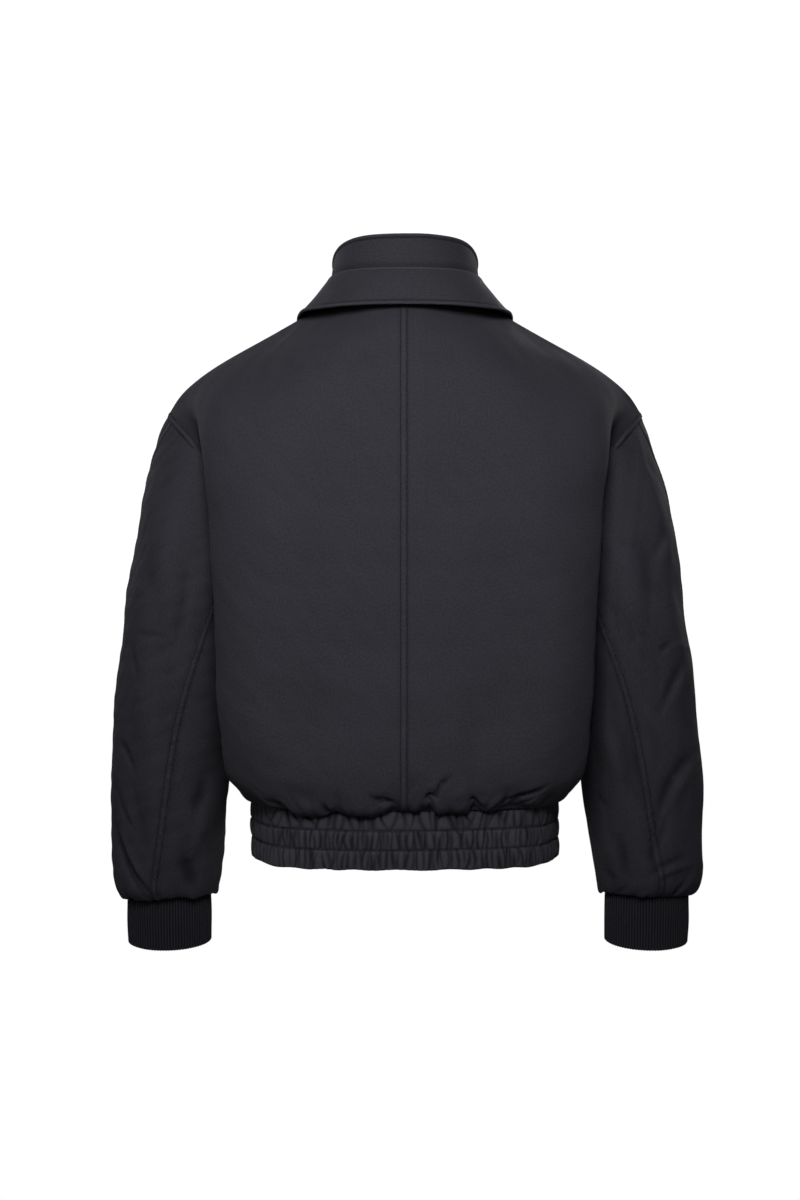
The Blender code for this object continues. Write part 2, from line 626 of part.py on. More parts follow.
def slider_solid(frame):
    """Slider: front plate, web between the two rows of teeth, back plate, and the bridge for the pull.

    In the frame's own axes -Y points out of the jacket and +Z up the zip.
    """
    half = SLIDER_HEIGHT / 2
    plates = {
        "zip_slider": ((-SLIDER_HALF_WIDTH, -SLIDER_FRONT[1], -half), (SLIDER_HALF_WIDTH, -SLIDER_FRONT[0], half)),
        "slider_back_guide": ((-SLIDER_HALF_WIDTH, SLIDER_BACK[0], -half), (SLIDER_HALF_WIDTH, SLIDER_BACK[1], half)),
        "slider_web_guide": ((-WEB_HALF_WIDTH, -SLIDER_FRONT[1] + 0.0004, half - WEB_HEIGHT),
                             (WEB_HALF_WIDTH, SLIDER_BACK[1] - 0.0004, half - 0.0002)),
    }
    made = {}
    for name, (low, high) in plates.items():
        mesh_data = bmesh.new()
        box_mesh(mesh_data, low, high)
        made[name] = add_object(name, mesh_data, "zip_metal", 30)
        made[name].parent = frame
    bridge = bmesh.new()
    steps = 10
    rings = []
    for i in range(steps + 1):
        angle = math.radians(-8 + 196 * i / steps)
        ring = []
        for radius, x in ((BRIDGE_INSIDE, -1), (BRIDGE_OUTSIDE, -1), (BRIDGE_OUTSIDE, 1), (BRIDGE_INSIDE, 1)):
            place = (x * BRIDGE_HALF_WIDTH, -SLIDER_FRONT[1] - radius * math.sin(angle), radius * math.cos(angle))
            ring.append(bridge.verts.new(place))
        rings.append(ring)
    for one, two in zip(rings, rings[1:]):
        for j in range(4):
            bridge.faces.new((one[j], one[(j + 1) % 4], two[(j + 1) % 4], two[j]))
    bridge.faces.new(rings[0])
    bridge.faces.new(rings[-1])
    made["slider_bridge_guide"] = add_object("slider_bridge_guide", bridge, "zip_metal", 30)
    made["slider_bridge_guide"].parent = frame
    for name in ("slider_web_guide", "slider_back_guide", "slider_bridge_guide"):
        join_solid(made["zip_slider"], made[name])


def pull_solid(frame):
    """Pull tab: a plate with an eye, hanging from its own axis. The plate lies in X and Z."""
    top = EYE_BAR / 2
    low = -PULL_LENGTH + top
    outline = [(-PULL_HALF_WIDTH, top - 0.0008), (-PULL_HALF_WIDTH + 0.0008, top), (PULL_HALF_WIDTH - 0.0008, top),
               (PULL_HALF_WIDTH, top - 0.0008)]
    for degrees in range(0, 181, 30):
        angle = math.radians(degrees)
        x = PULL_HALF_WIDTH * math.cos(angle)
        outline.append((x, low + PULL_HALF_WIDTH - PULL_HALF_WIDTH * math.sin(angle)))
    eye = [(-EYE_HALF_WIDTH, -EYE_REACH), (-EYE_HALF_WIDTH, -top), (EYE_HALF_WIDTH, -top),
           (EYE_HALF_WIDTH, -EYE_REACH)]
    made = bmesh.new()
    verts = [made.verts.new((x, -PULL_WALL / 2, z)) for x, z in outline]
    made.faces.new(verts)
    grown = bmesh.ops.extrude_face_region(made, geom=list(made.faces))
    moved = [item for item in grown["geom"] if isinstance(item, bmesh.types.BMVert)]
    bmesh.ops.translate(made, vec=(0, PULL_WALL, 0), verts=moved)
    pull = add_object("zip_pull", made, "zip_metal", 30)
    pull.parent = frame
    hole = bmesh.new()
    box_mesh(hole, (eye[0][0], -PULL_WALL, eye[0][1]), (eye[2][0], PULL_WALL, eye[2][1]))
    cutter = add_object("pull_eye_guide", hole, "zip_metal", 30)
    cutter.hide_render = True
    cutter.display_type = "WIRE"
    cutter.parent = frame
    cut = pull.modifiers.new("eye", "BOOLEAN")
    cut.operation = "DIFFERENCE"
    cut.object = cutter


def empty(name, location, tilt=0.0):
    """An empty that carries hard pieces."""
    made = bpy.data.objects.new(name, None)
    made.location = location
    made.rotation_euler = (tilt, 0.0, 0.0)
    bpy.context.scene.collection.objects.link(made)
    return made


# ---------------------------------------------------------------- the jacket
def mirror(grid):
    """The same grid on the wearer's right."""
    return grid * (-1, 1, 1)


def build_body_and_sleeves():
    """Back, fronts and sleeves, whose inner skins share their seams. Returns what the trims are made from."""
    back, front = body_skins()
    back_out = -grid_normals(back)
    front_out = grid_normals(front)
    back_out[:, 0, 0] = 0.0
    front_out[:, 0, 0] = 0.0
    underarm_row = sum(ROWS_BELOW)
    side = unit(back_out[:underarm_row + 1, -1] + front_out[:underarm_row + 1, -1])
    back_out[:underarm_row + 1, -1] = side
    front_out[:underarm_row + 1, -1] = side
    shoulder_columns = sum(BACK_COLUMNS[1:]) + 1
    shoulder = unit(back_out[-1, -shoulder_columns:] + front_out[-1, -shoulder_columns:])
    back_out[-1, -shoulder_columns:] = shoulder
    front_out[-1, -shoulder_columns:] = shoulder

    back_scye = back[underarm_row:, -1][::-1]
    front_scye = front[underarm_row:, -1]
    scye = np.concatenate([back_scye, front_scye[1:-1]])
    sleeve, outer_column, elbow_column = sleeve_skin(scye)
    sleeve_out = -grid_normals(sleeve, closed=True)
    body_out = np.concatenate([back_out[underarm_row:, -1][::-1], front_out[underarm_row:, -1][1:-1]])
    passage = unit(scye.mean(axis=0) - scye)
    seam_in = unit(passage - 0.5 * (body_out + sleeve_out[0, :-1]))
    seam_run = np.roll(scye, -1, axis=0) - np.roll(scye, 1, axis=0)
    away = unit(np.cross(seam_in, seam_run))
    sleeve[0, :-1] += away * ARMHOLE_GAP
    sleeve[0, -1] = sleeve[0, 0]

    back_in = -back_out * PANEL_WALL
    front_in = -front_out * PANEL_WALL
    steps = len(back_scye)
    back_in[underarm_row:, -1] = seam_in[:steps][::-1] * PANEL_WALL
    ring_in = np.concatenate([seam_in, seam_in[:1]])
    front_in[underarm_row:, -1] = ring_in[steps - 1:] * PANEL_WALL
    for skin, inward in ((back, back_in), (front, front_in)):
        lean = unit(skin[0] * (-1, -1, 0)) + (0.0, 0.0, 1.0)
        inward[0] = unit(lean) * PANEL_WALL
    sleeve_in = -sleeve_out * PANEL_WALL
    sleeve_in[0] = ring_in * PANEL_WALL
    wrist = unit(sleeve[-1].mean(axis=0) - sleeve[-1])
    sleeve_in[-1] = unit(wrist + (0.0, 0.0, 1.0)) * PANEL_WALL

    for side_name, turned in (("left", lambda grid: grid), ("right", mirror)):
        wall("back_" + side_name, turned(back), turned(back_in), "shell_cloth")
        wall("front_" + side_name, turned(front), turned(front_in), "shell_cloth")
        shift = 1 if side_name == "left" else -1
        placed = wrist_shift(sleeve, side_name)
        back_piece = slice(outer_column, elbow_column + 1)
        wall("sleeve_%s_back" % side_name, turned(placed[:, back_piece]), turned(sleeve_in[:, back_piece]),
             "shell_cloth")
        order = list(range(elbow_column, sleeve.shape[1] - 1)) + list(range(0, outer_column + 1))
        wall("sleeve_%s_front" % side_name, turned(placed[:, order]), turned(sleeve_in[:, order]), "shell_cloth")
        cuff = cuff_skin(placed[-1], side_name, ROWS_CUFF)
        cuff_in = grid_normals(cuff, closed=True) * CUFF_WALL
        wall("cuff_" + side_name, turned(cuff), turned(cuff_in), "rib_knit", closed=True)
    return back, front, back_out, front_out


def build_waistband(back, front):
    """The waistband: a strip under the body's bottom row, from front edge to front edge round the back."""
    half = np.concatenate([back[0], front[0][::-1][1:]])
    row = np.concatenate([mirror(half[::-1])[:-1], half])
    heights = np.linspace(WAIST_Z - SEAM_GAP / 2, HEM_Z, ROWS_BAND + 1)
    grid = np.array([row * (1, 1, 0) + (0, 0, z) for z in heights])
    out = grid_normals(grid)
    if out[0, len(row) // 2] @ (0, 1, 0) < 0:
        out = -out
    wall("waistband", grid, -out * BAND_WALL, "shell_cloth")
    return grid, out


def build_collars():
    """The stand collar and the fall collar round it."""
    turns = both_sides(neck_turns(BACK_COLUMNS[0], FRONT_COLUMNS[0]))
    stand = stand_grid(turns, np.linspace(0, 1, ROWS_STAND + 1))
    stand[0] += (0.0, 0.0, SEAM_GAP / 2)
    out = grid_normals(stand)
    if out[1, len(turns) // 2] @ (0, 1, 0) < 0:
        out = -out
    wall("stand_collar", stand, -out * COLLAR_WALL, "collar_cloth")
    fall = fall_grid(turns, ROWS_FALL)
    fall_out = grid_normals(fall)
    if fall_out[-1, len(turns) // 2] @ (0, 1, 0) < 0:
        fall_out = -fall_out
    wall("fall_collar", fall, -fall_out * COLLAR_WALL, "collar_cloth")
    return stand, out


def build_zip(band, band_out, front, front_out, stand, stand_out):
    """Tapes behind the front edges, closed teeth between them, box, slider and pull."""
    edge = slice(-1, -3, -1)
    rows = [line[edge] for line in band[::-1]] + [line[:2] for line in front[1:]]
    rows += [line[edge] for line in stand[1:]]
    normals = [line[edge] for line in band_out[::-1]] + [line[:2] for line in front_out[1:]]
    normals += [line[edge] for line in stand_out[1:]]
    walls = [BAND_WALL] * len(band) + [PANEL_WALL] * (len(front) - 1) + [COLLAR_WALL] * (len(stand) - 1)
    normals = np.array(normals)
    throat = len(band) + len(front) - 2
    corner = unit(normals[throat] + stand_out[0, edge])
    walls[throat] = COLLAR_WALL / (normals[throat, 0] @ corner[0])
    normals[throat] = corner
    normals[:, 0, 0] = 0.0
    tape = strip_at(rows, normals, walls, (TAPE_INNER_X, (TAPE_INNER_X + TAPE_OUTER_X) / 2, TAPE_OUTER_X))
    tape_in = -grid_normals(tape) * TAPE_WALL
    if tape_in[3, 1] @ (0, 1, 0) < 0:
        tape_in = -tape_in
    wall("zip_tape_left", tape, tape_in, "zip_tape")
    wall("zip_tape_right", mirror(tape), mirror(tape_in), "zip_tape")

    line = np.array([(0.0, row[0, 1], row[0, 2]) for row in rows])
    out = unit(normals[:, 0] * (0, 1, 1))
    climb = chord_knots(line)
    top = climb[-1] - SLIDER_DROP + SLIDER_HEIGHT / 2 - WEB_HEIGHT - 0.0004
    box_top = BOX_HEIGHT + SEAM_GAP
    stops = np.array([box_top] + [value for value in climb if box_top + 0.002 < value < top - 0.002] + [top])
    middle = np.column_stack([np.interp(stops, climb, line[:, k]) for k in range(3)])
    facing = unit(np.column_stack([np.interp(stops, climb, out[:, k]) for k in range(3)]))
    thick = np.interp(stops, climb, walls) - TEETH_SINK
    teeth = np.array([[point - n * TEETH_SINK + (x, 0, 0) for x in (-TEETH_HALF_WIDTH, TEETH_HALF_WIDTH)]
                      for point, n in zip(middle, facing)])
    teeth_in = np.array([[-n * t] * 2 for n, t in zip(facing, thick)])
    wall("zip_teeth", teeth, teeth_in, "zip_metal")

    box = bmesh.new()
    front_y = line[0, 1] - 0.0008
    box_mesh(box, (-BOX_HALF_WIDTH, front_y, HEM_Z), (BOX_HALF_WIDTH, line[0, 1] + BAND_WALL, HEM_Z + BOX_HEIGHT))
    add_object("zip_box", box, "zip_metal", 30)

    place = climb[-1] - SLIDER_DROP
    middle = np.array([np.interp(place, climb, line[:, k]) for k in range(3)])
    facing = unit(np.array([np.interp(place, climb, out[:, k]) for k in range(3)]))
    tilt = math.atan2(facing[2], -facing[1])
    frame = empty("slider_frame", middle, -tilt)
    slider_solid(frame)
    pivot = middle + facing * PIVOT_OUT
    pull_solid(empty("pull_axis", pivot))


def main():
    for old in list(bpy.data.objects):
        bpy.data.objects.remove(old, do_unlink=True)
    back, front, back_out, front_out = build_body_and_sleeves()
    band, band_out = build_waistband(back, front)
    stand, stand_out = build_collars()
    build_zip(band, band_out, front, front_out, stand, stand_out)


main()
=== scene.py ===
"""Dark bomber jacket, filled out with nobody in it and seen from behind.

Metres. +Z is up, the front faces -Y and the wearer's left is +X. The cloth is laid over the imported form: the same
rings, lines and stations as the form, read at much finer steps, with creases, gathers, seams and stitching on it.
"""
import math
from collections import namedtuple
from functools import partial

import bmesh
import bpy
import numpy as np
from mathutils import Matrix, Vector
from mathutils.bvhtree import BVHTree


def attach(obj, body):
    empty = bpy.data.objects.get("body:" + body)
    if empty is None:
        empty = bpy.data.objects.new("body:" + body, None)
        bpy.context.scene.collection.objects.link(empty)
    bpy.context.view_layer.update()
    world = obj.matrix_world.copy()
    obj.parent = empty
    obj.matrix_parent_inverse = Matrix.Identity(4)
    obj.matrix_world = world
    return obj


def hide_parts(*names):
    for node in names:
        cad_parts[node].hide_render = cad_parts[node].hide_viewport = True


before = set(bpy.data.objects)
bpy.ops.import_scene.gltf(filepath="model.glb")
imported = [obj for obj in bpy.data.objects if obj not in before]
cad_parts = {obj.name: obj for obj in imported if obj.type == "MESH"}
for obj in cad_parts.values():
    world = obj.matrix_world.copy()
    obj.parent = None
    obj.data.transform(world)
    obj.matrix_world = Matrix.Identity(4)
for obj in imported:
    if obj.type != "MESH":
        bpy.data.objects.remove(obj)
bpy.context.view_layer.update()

# ---------------------------------------------------------------- driving dimensions
SEAM_GAP = 0.0003          # between two pieces that are sewn or laid together
ARMHOLE_GAP = 0.0005       # between body and sleeve, where both hang down from one seam
PANEL_WALL = 0.0020        # shell, its turnings and its inner face
COLLAR_WALL = 0.0022
BAND_WALL = 0.0024
CUFF_WALL = 0.0026

HEM_Z = -0.6310            # bottom of the waistband
WAIST_Z = -0.5627          # seam between body and waistband
UNDERARM_Z = -0.3450
FRONT_EDGE_X = 0.0045      # each front stops this far from the middle, for the zip

NECK_HALF_WIDTH = 0.083
NECK_MIDDLE_Y = 0.002
NECK_TO_NAPE = 0.078
NECK_TO_THROAT = 0.096
NECK_SIDE_RISE = 0.004
THROAT_DROP = 0.084
NECK_POINT_TURN = 0.5      # where the shoulder seam meets the neck; 0 is the nape, 1 the throat

STAND_HALF_WIDTH = 0.0825  # top edge of the stand collar
STAND_MIDDLE_Y = -0.020
STAND_DEPTH = 0.084
STAND_SIDE_Z = 0.048
STAND_BACK_RISE = 0.0275
STAND_FRONT_DROP = 0.051
STAND_BULGE = 0.0010
FALL_SHARES = (0.0, 0.3, 0.46, 1.0)        # from the nape to the throat
FALL_BULGES = (0.0045, 0.0015, -0.0012, 0.0035)   # how far the fall stands out halfway down

FOLD_ROUND = 0.0027        # radius of the fall collar's fold, outside
ROLL_SHARE_BACK = 0.44     # height of the fold, as a share of the stand collar
ROLL_SHARE_FRONT = 0.07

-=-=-

Beginning at the top of the data, please return every line until and including the line containing "for the pull.", copied exactly, and nothing past it.

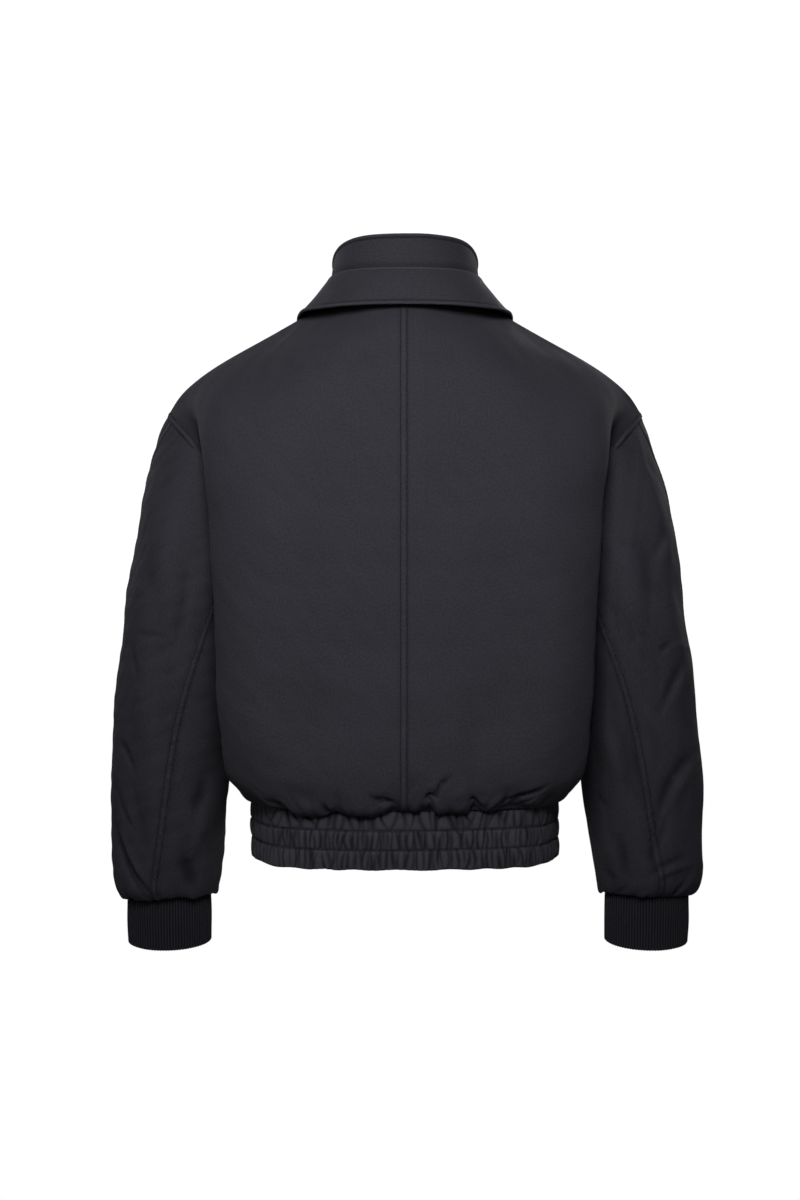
The Blender code for this object continues. Write part 2, from line 626 of part.py on. More parts follow.
def slider_solid(frame):
    """Slider: front plate, web between the two rows of teeth, back plate, and the bridge for the pull.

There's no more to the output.